We got off on the floor and they again fumbled with the keys while talking to each other and speaking through their phones to translate info to me. Turns out, it was the wrong apartment.  We’d gotten out on the 6th floor instead of the 8th.  As we climbed back into the elevator, the ladies gasped at each other.   We all laughed as even I figured out what they were thinking.   We were essentially trying to break into someone’s apartment.  Good thing they weren’t home. 

Got to the right floor and after even more fumbling (the locks are tricky and I had issues with them all week) we arrived at the place.  The ladies, using the bad translation device on their phones, showed me around.  I figured out pretty quickly that the place had been sitting for a while.  One of the ladies had to turn on the faucet in the bathroom just to make sure there was hot water. 


The place is … okay.  I don’t like the cold white tile, the kitchen is basically a shelf with little counterspace, and the place is just one long hallway.  The bedroom is a decent size for Europe and the bathroom has that rarest of things – a tub with a shower curtain. 


The bathroom also has a feature that I have never seen before.  You need to twist the big doorknob above the toilet to flush.  Pretty but odd.


The real star of the show is the view from the spacious balcony.  Not only do you have the ocean on the right, but the mountains to the left and the tennis court and swimming pool just below.  Very nice.


My first morning back on the island got off to a weird start.  With no food in the house, I figured I’d go out to breakfast and then shop for the basics – pretty standard for the first day in a new place.  It looked to be a lovely sunny day on Madeira until I left the apartment.  The building has motion-detecting lights just like the apartment in Istanbul.  Except these weren’t working.  I’d just arrived and wasn’t familiar with the floor layout yet so I just kept moving around in front of the apartment door to try and activate the sensors.  Nothing worked.

I flicked on the flashlight on my phone (an infinitely handy feature) and found my way to the elevator – which also didn’t work.  Now wait a minute.  I knew the power wasn’t out in the apartment as I’d had lights and the internet with no issues.  It was the just the general building that was out.  Okay.  I guess I’m taking the stairs.

Immediately upon opening the door, I nearly ran into an older man just standing in the landing.  I muttered a “bom dia” and quickly skirted around him.  I still have no idea what he was doing.  It’s not like the door locked behind me so he wasn’t waiting for someone to open it for him.  I was disoriented enough.  I couldn’t also deal with his issues.

I carefully made my way downstairs and managed to find the way out.  I made it into the bright sunshine, my opinion of the apartment getting lower by the minute, until I remembered the killer location of the building.  Just across the street is the open-air mall of Forum Madeira, there are taxis all around in case I needed them, and it’s a short walk to Jardin Panoramico, the scenic walkway by the water that I fell in love with on my first visit to the island.  What’s a little power outage in the presence of all that?


The week went by incredibly fast.  Madeira is as gorgeous as ever, reminding me every second why I want to live in Funchal.  There were a couple of issues that did mar the first few days though.

First off, Istanbul has tendrils.  That’s part of why I keep going back.  I arrived on Madeira, still on Turkish time (3 hours ahead of Portugal), and instantly lamented the lack of stray cats.  Why is it so quiet here?  Oh right.
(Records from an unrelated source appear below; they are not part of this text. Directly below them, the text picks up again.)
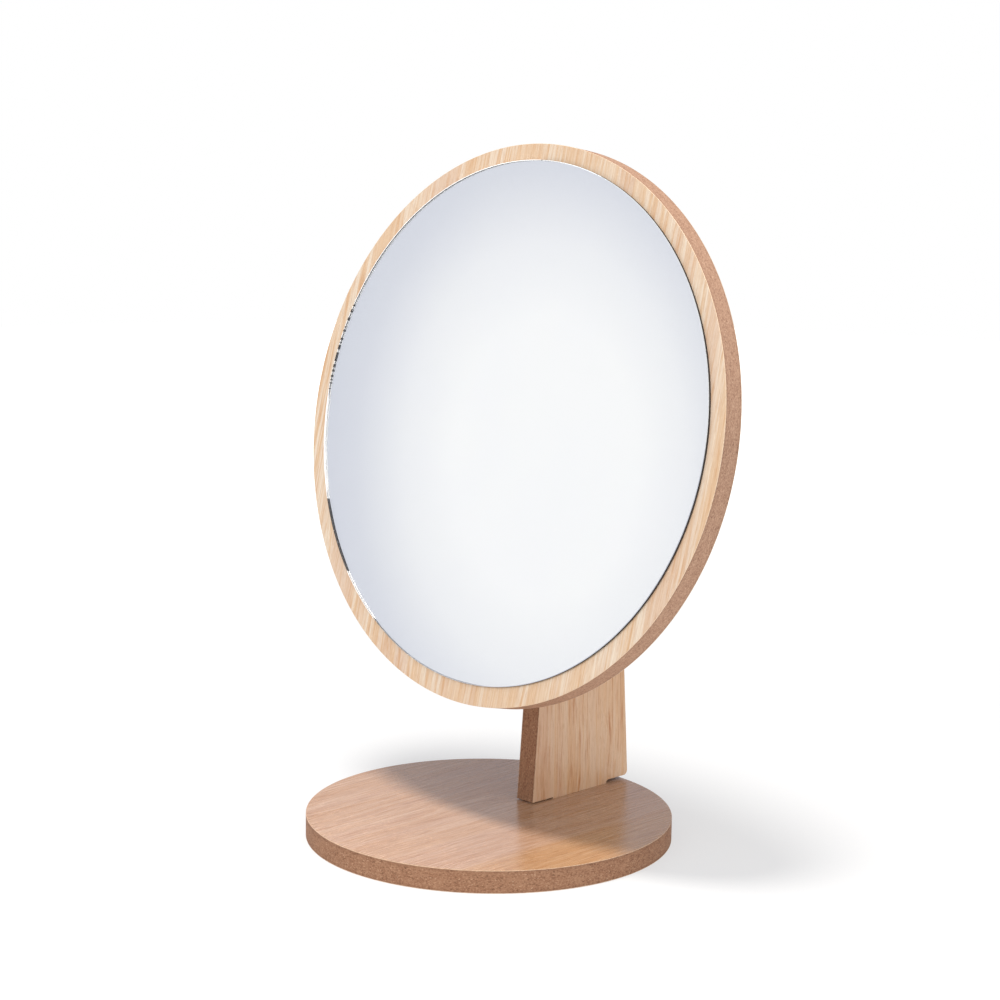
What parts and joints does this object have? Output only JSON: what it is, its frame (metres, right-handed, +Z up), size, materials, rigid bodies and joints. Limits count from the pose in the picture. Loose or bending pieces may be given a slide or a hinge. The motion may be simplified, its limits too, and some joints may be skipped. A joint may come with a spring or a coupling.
{
  "type": "dressing table mirror",
  "caption": "Round tilting dressing-table mirror on a flat upright and round base, of wood-grain laminated board, with a friction pivot and clamp knob behind the mirror.",
  "frame": {"origin": "centre of the round base's underside, on the surface that it stands on", "axes": "+Z up, -Y the way the mirror faces, +Y towards the back, +X to the right of someone who looks along +Y"},
  "size_m": [0.2886, 0.1927, 0.3563],
  "materials": {
    "wood_laminate": "satin, pale straight-grained wood print",
    "mdf": "raw, fine fibres",
    "glass": "clear, polished, ground edge",
    "silvering": "silvered, painted on its back",
    "adhesive": "soft white film",
    "zinc_steel": "zinc plated",
    "nylon": "natural nylon",
    "black_plastic": "fine-textured moulding",
    "brass": "turned"
  },
  "bodies": {
    "stand": {"base_underside_laminate": "wood_laminate", "base_core": "mdf", "base_top_laminate": "wood_laminate", "base_screw_front": "zinc_steel", "base_screw_rear": "zinc_steel", "upright_left_laminate": "wood_laminate", "upright_core": "mdf", "upright_right_laminate": "wood_laminate"},
    "mirror": {"mirror_board_front_laminate": "wood_laminate", "mirror_board_core": "mdf", "mirror_board_back_laminate": "wood_laminate", "mirror_adhesive": "adhesive", "mirror_silvering": "silvering", "mirror_glass": "glass", "left_tilt_bracket": "zinc_steel", "right_tilt_bracket": "zinc_steel", "left_bracket_upper_screw": "zinc_steel", "left_bracket_lower_screw": "zinc_steel", "right_bracket_upper_screw": "zinc_steel", "right_bracket_lower_screw": "zinc_steel", "pivot_bolt": "zinc_steel", "left_friction_washer": "nylon", "right_friction_washer": "nylon", "knob_washer": "zinc_steel"},
    "knob": {"clamp_knob": "black_plastic", "clamp_knob_insert": "brass"}
  },
  "joints": [
    {"name": "mirror_tilt", "type": "hinge", "parent": "stand", "child": "mirror", "pos_m": [0, 0.06268, 0.2034], "axis": [-1, 0, 0], "range_deg": [-15, 45]},
    {"name": "clamp_knob_turn", "type": "hinge", "parent": "mirror", "child": "knob", "pos_m": [0.02, 0.06268, 0.2034], "axis": [1, 0, 0], "range_deg": [0, 360]}
  ]
}
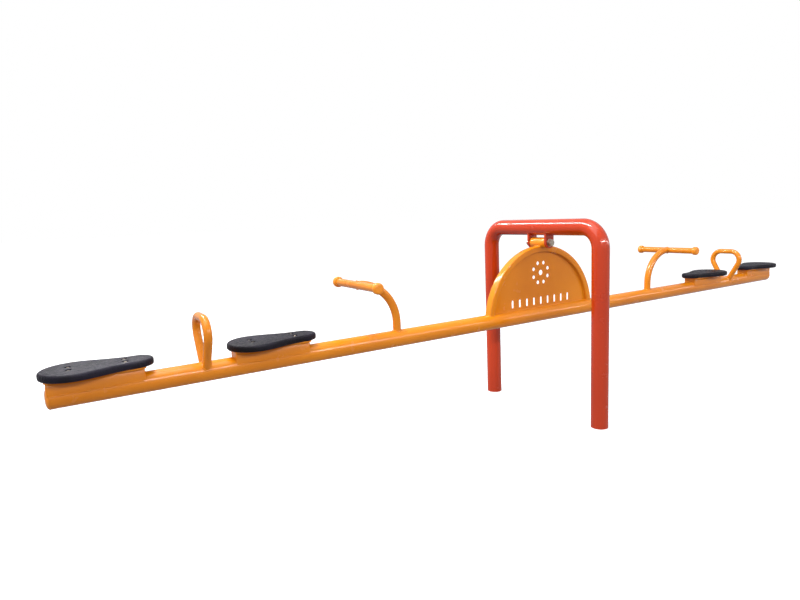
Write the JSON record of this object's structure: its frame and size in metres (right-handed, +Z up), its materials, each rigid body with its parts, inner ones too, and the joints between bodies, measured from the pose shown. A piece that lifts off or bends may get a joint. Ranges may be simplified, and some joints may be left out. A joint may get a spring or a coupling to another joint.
{
  "type": "seesaw",
  "caption": "Playground seesaw: tube beam hung from a pivot under a bent-tube hoop, with an arched web, rubber seats, cross-bar grips and loop handles.",
  "frame": {"origin": "on the ground line, midway between the two posts of the hoop", "axes": "+Z up, +X along the level beam, +Y along the pivot axis"},
  "size_m": [4.21, 0.7882, 1.333],
  "materials": {
    "yellow_powder_coat": "glossy powder coat",
    "red_powder_coat": "glossy powder coat",
    "black_rubber": "pebbled, slightly glossy",
    "zinc_plated_steel": "zinc plated",
    "bush_polymer": "plain bearing polymer",
    "yellow_moulded_plastic": "moulded, same colour as the beam"
  },
  "bodies": {
    "frame": {"hoop_frame": "red_powder_coat", "cheek_plate_front": "red_powder_coat", "cheek_plate_back": "red_powder_coat", "pivot_bolt": "zinc_plated_steel", "pivot_nut": "zinc_plated_steel", "pivot_washers": "zinc_plated_steel"},
    "rocker": {"beam_tube": "yellow_powder_coat", "beam_cap_left": "yellow_powder_coat", "beam_cap_right": "yellow_powder_coat", "arch_rim": "yellow_powder_coat", "arch_plate": "yellow_powder_coat", "pivot_hub": "yellow_powder_coat", "pivot_bush_front": "bush_polymer", "pivot_bush_back": "bush_polymer", "grip_post_left": "yellow_powder_coat", "grip_bar_left": "yellow_powder_coat", "loop_handle_left": "yellow_powder_coat", "grip_knob_left_front": "yellow_moulded_plastic", "grip_knob_left_back": "yellow_moulded_plastic", "seat_left_outer": "black_rubber", "seat_plate_left_outer": "yellow_powder_coat", "seat_saddle_left_outer": "yellow_powder_coat", "seat_bolts_left_outer": "zinc_plated_steel", "seat_washers_left_outer": "zinc_plated_steel", "seat_nuts_left_outer": "zinc_plated_steel", "seat_left_inner": "black_rubber", "seat_plate_left_inner": "yellow_powder_coat", "seat_saddle_left_inner": "yellow_powder_coat", "seat_bolts_left_inner": "zinc_plated_steel", "seat_washers_left_inner": "zinc_plated_steel", "seat_nuts_left_inner": "zinc_plated_steel", "grip_post_right": "yellow_powder_coat", "grip_bar_right": "yellow_powder_coat", "loop_handle_right": "yellow_powder_coat", "grip_knob_right_front": "yellow_moulded_plastic", "grip_knob_right_back": "yellow_moulded_plastic", "seat_right_outer": "black_rubber", "seat_plate_right_outer": "yellow_powder_coat", "seat_saddle_right_outer": "yellow_powder_coat", "seat_bolts_right_outer": "zinc_plated_steel", "seat_washers_right_outer": "zinc_plated_steel", "seat_nuts_right_outer": "zinc_plated_steel", "seat_right_inner": "black_rubber", "seat_plate_right_inner": "yellow_powder_coat", "seat_saddle_right_inner": "yellow_powder_coat", "seat_bolts_right_inner": "zinc_plated_steel", "seat_washers_right_inner": "zinc_plated_steel", "seat_nuts_right_inner": "zinc_plated_steel"}
  },
  "joints": [
    {"name": "beam_tilt", "type": "hinge", "parent": "frame", "child": "rocker", "pos_m": [0, 0, 0.822], "axis": [0, 1, 0], "range_deg": [-12, 12]}
  ]
}
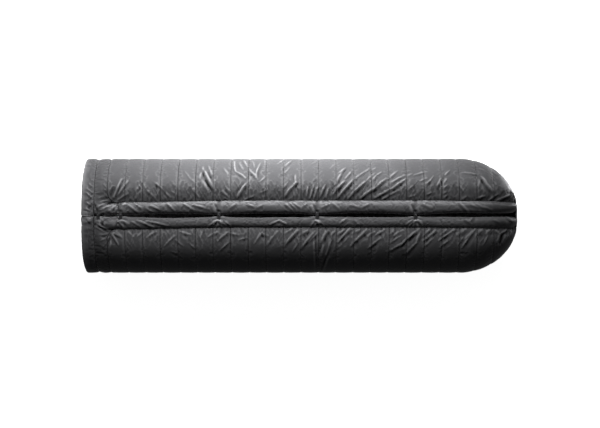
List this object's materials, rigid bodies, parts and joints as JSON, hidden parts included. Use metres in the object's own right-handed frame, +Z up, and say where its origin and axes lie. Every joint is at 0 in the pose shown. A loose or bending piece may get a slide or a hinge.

No mosques.  Not enough narrow two-way streets with cars constantly honking to get past each other either.

It’s nuts.  As soon as I arrived in Istanbul back in November, I missed Madeira.  Now that I’m back in Madeira, I miss Istanbul.  I guess it will just take me a while to get reacclimated.  Only to repeat the cycle in three months. 

And this is my life now.

The second issue resulted from my first night on the island.  I was in a new bed in a new place and it was a bit too warm for sleeping, even with the window open.  The next night I set up the fan to remedy the situation and woke up in the morning with a sore throat.  That quickly progressed into a full-blown cold as the winds picked up in the city.  Still sunny and mostly warm, but the temp changes from morning to afternoon had me battling phlegm for the first few days.

The temperature in Türkiye would get up into the high 50’s on some days.  Any day above 40 with no rain was a good day.  Madeira temps hover in the high 60’s.  So, of course, I come to the warmer clime and immediately get a cold because … yeah.